Copy each line of the listing below exactly.

━━━━━ Raw data

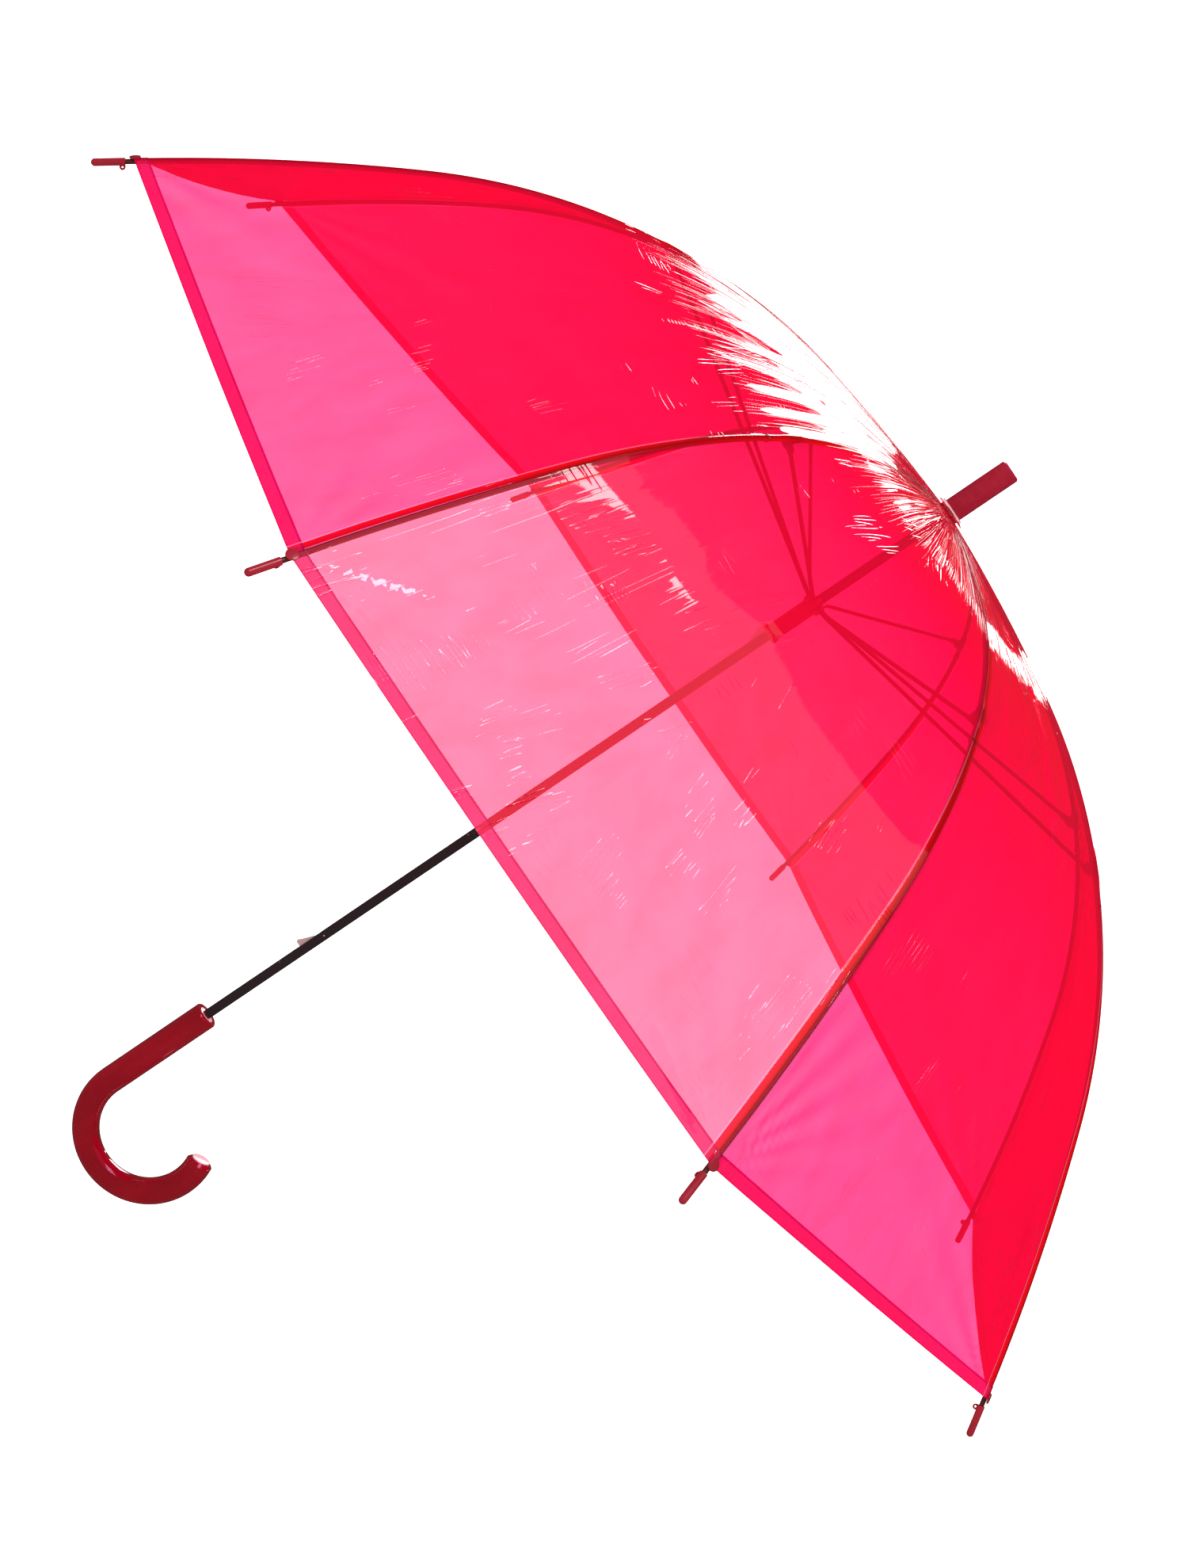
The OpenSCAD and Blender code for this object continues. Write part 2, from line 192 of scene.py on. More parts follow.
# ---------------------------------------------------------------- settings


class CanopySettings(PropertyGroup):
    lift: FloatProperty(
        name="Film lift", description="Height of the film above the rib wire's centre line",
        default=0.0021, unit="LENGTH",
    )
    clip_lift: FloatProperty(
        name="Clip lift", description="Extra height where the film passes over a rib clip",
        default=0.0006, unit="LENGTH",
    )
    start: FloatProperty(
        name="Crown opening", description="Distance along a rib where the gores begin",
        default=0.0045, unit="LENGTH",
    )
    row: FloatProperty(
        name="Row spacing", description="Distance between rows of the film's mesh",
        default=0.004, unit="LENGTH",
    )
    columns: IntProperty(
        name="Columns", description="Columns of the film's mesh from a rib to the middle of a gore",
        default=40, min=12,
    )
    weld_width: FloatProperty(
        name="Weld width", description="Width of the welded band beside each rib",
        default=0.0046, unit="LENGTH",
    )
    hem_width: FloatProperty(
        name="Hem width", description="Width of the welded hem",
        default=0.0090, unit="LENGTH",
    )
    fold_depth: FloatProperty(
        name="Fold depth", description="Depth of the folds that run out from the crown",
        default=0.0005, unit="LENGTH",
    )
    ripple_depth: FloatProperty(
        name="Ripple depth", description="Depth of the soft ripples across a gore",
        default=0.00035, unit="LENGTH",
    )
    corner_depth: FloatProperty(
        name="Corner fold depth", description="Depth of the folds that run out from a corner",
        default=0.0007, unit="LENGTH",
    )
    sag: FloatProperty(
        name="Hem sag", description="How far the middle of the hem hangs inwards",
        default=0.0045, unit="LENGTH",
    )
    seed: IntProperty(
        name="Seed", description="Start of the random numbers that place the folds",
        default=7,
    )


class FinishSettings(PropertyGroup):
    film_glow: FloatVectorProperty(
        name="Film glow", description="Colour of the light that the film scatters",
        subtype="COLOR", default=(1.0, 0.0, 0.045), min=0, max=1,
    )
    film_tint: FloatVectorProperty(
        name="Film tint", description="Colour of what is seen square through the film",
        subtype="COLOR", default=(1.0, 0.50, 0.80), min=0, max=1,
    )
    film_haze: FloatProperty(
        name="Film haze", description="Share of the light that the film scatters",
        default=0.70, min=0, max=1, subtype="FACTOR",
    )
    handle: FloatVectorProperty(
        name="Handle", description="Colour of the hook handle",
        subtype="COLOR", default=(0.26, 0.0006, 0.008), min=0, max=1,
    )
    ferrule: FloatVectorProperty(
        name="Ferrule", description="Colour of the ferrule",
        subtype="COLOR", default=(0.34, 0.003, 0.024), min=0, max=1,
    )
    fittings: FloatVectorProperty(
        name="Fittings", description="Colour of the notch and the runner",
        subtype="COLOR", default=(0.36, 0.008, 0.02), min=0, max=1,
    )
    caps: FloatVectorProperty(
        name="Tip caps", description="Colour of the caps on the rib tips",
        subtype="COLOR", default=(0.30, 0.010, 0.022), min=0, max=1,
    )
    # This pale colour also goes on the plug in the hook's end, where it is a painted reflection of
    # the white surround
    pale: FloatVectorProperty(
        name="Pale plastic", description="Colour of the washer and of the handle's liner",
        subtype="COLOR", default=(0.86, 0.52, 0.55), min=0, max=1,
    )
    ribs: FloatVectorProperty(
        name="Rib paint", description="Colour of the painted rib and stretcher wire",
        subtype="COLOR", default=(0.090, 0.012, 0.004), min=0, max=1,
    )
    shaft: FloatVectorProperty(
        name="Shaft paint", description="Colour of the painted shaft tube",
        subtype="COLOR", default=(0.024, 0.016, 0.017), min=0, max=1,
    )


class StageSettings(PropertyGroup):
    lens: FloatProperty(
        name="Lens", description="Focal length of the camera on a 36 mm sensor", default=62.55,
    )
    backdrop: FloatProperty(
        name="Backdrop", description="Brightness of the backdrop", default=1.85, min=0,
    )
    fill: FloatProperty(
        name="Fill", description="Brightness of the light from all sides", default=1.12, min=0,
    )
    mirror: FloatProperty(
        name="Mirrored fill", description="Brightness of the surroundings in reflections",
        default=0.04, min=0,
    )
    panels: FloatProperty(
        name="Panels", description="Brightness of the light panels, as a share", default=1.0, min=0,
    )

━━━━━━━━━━

• Solution to the exercise
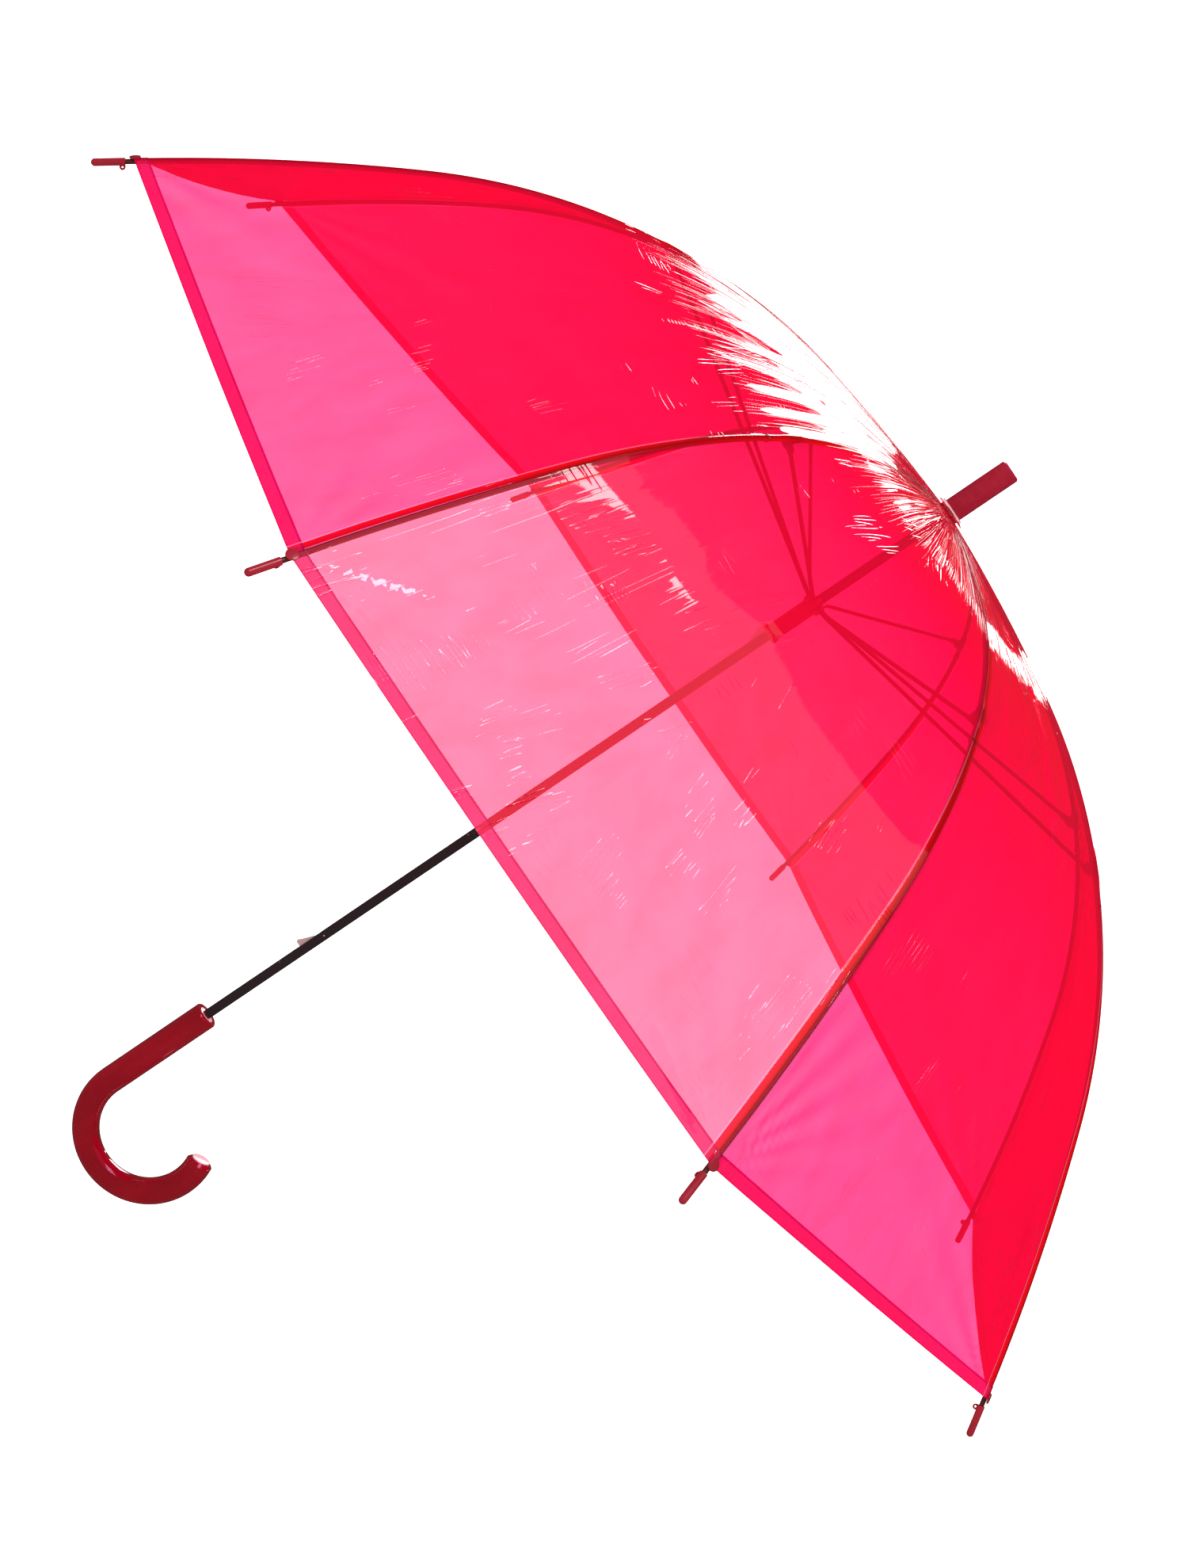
The OpenSCAD and Blender code for this object continues. Write part 2, from line 192 of scene.py on. More parts follow.
# ---------------------------------------------------------------- settings


class CanopySettings(PropertyGroup):
    lift: FloatProperty(
        name="Film lift", description="Height of the film above the rib wire's centre line",
        default=0.0021, unit="LENGTH",
    )
    clip_lift: FloatProperty(
        name="Clip lift", description="Extra height where the film passes over a rib clip",
        default=0.0006, unit="LENGTH",
    )
    start: FloatProperty(
        name="Crown opening", description="Distance along a rib where the gores begin",
        default=0.0045, unit="LENGTH",
    )
    row: FloatProperty(
        name="Row spacing", description="Distance between rows of the film's mesh",
        default=0.004, unit="LENGTH",
    )
    columns: IntProperty(
        name="Columns", description="Columns of the film's mesh from a rib to the middle of a gore",
        default=40, min=12,
    )
    weld_width: FloatProperty(
        name="Weld width", description="Width of the welded band beside each rib",
        default=0.0046, unit="LENGTH",
    )
    hem_width: FloatProperty(
        name="Hem width", description="Width of the welded hem",
        default=0.0090, unit="LENGTH",
    )
    fold_depth: FloatProperty(
        name="Fold depth", description="Depth of the folds that run out from the crown",
        default=0.0005, unit="LENGTH",
    )
    ripple_depth: FloatProperty(
        name="Ripple depth", description="Depth of the soft ripples across a gore",
        default=0.00035, unit="LENGTH",
    )
    corner_depth: FloatProperty(
        name="Corner fold depth", description="Depth of the folds that run out from a corner",
        default=0.0007, unit="LENGTH",
    )
    sag: FloatProperty(
        name="Hem sag", description="How far the middle of the hem hangs inwards",
        default=0.0045, unit="LENGTH",
    )
    seed: IntProperty(
        name="Seed", description="Start of the random numbers that place the folds",
        default=7,
    )


class FinishSettings(PropertyGroup):
    film_glow: FloatVectorProperty(
        name="Film glow", description="Colour of the light that the film scatters",
        subtype="COLOR", default=(1.0, 0.0, 0.045), min=0, max=1,
    )
    film_tint: FloatVectorProperty(
        name="Film tint", description="Colour of what is seen square through the film",
        subtype="COLOR", default=(1.0, 0.50, 0.80), min=0, max=1,
    )
    film_haze: FloatProperty(
        name="Film haze", description="Share of the light that the film scatters",
        default=0.70, min=0, max=1, subtype="FACTOR",
    )
    handle: FloatVectorProperty(
        name="Handle", description="Colour of the hook handle",
        subtype="COLOR", default=(0.26, 0.0006, 0.008), min=0, max=1,
    )
    ferrule: FloatVectorProperty(
        name="Ferrule", description="Colour of the ferrule",
        subtype="COLOR", default=(0.34, 0.003, 0.024), min=0, max=1,
    )
    fittings: FloatVectorProperty(
        name="Fittings", description="Colour of the notch and the runner",
        subtype="COLOR", default=(0.36, 0.008, 0.02), min=0, max=1,
    )
    caps: FloatVectorProperty(
        name="Tip caps", description="Colour of the caps on the rib tips",
        subtype="COLOR", default=(0.30, 0.010, 0.022), min=0, max=1,
    )
    # This pale colour also goes on the plug in the hook's end, where it is a painted reflection of
    # the white surround
    pale: FloatVectorProperty(
        name="Pale plastic", description="Colour of the washer and of the handle's liner",
        subtype="COLOR", default=(0.86, 0.52, 0.55), min=0, max=1,
    )
    ribs: FloatVectorProperty(
        name="Rib paint", description="Colour of the painted rib and stretcher wire",
        subtype="COLOR", default=(0.090, 0.012, 0.004), min=0, max=1,
    )
    shaft: FloatVectorProperty(
        name="Shaft paint", description="Colour of the painted shaft tube",
        subtype="COLOR", default=(0.024, 0.016, 0.017), min=0, max=1,
    )


class StageSettings(PropertyGroup):
    lens: FloatProperty(
        name="Lens", description="Focal length of the camera on a 36 mm sensor", default=62.55,
    )
    backdrop: FloatProperty(
        name="Backdrop", description="Brightness of the backdrop", default=1.85, min=0,
    )
    fill: FloatProperty(
        name="Fill", description="Brightness of the light from all sides", default=1.12, min=0,
    )
    mirror: FloatProperty(
        name="Mirrored fill", description="Brightness of the surroundings in reflections",
        default=0.04, min=0,
    )
    panels: FloatProperty(
        name="Panels", description="Brightness of the light panels, as a share", default=1.0, min=0,
    )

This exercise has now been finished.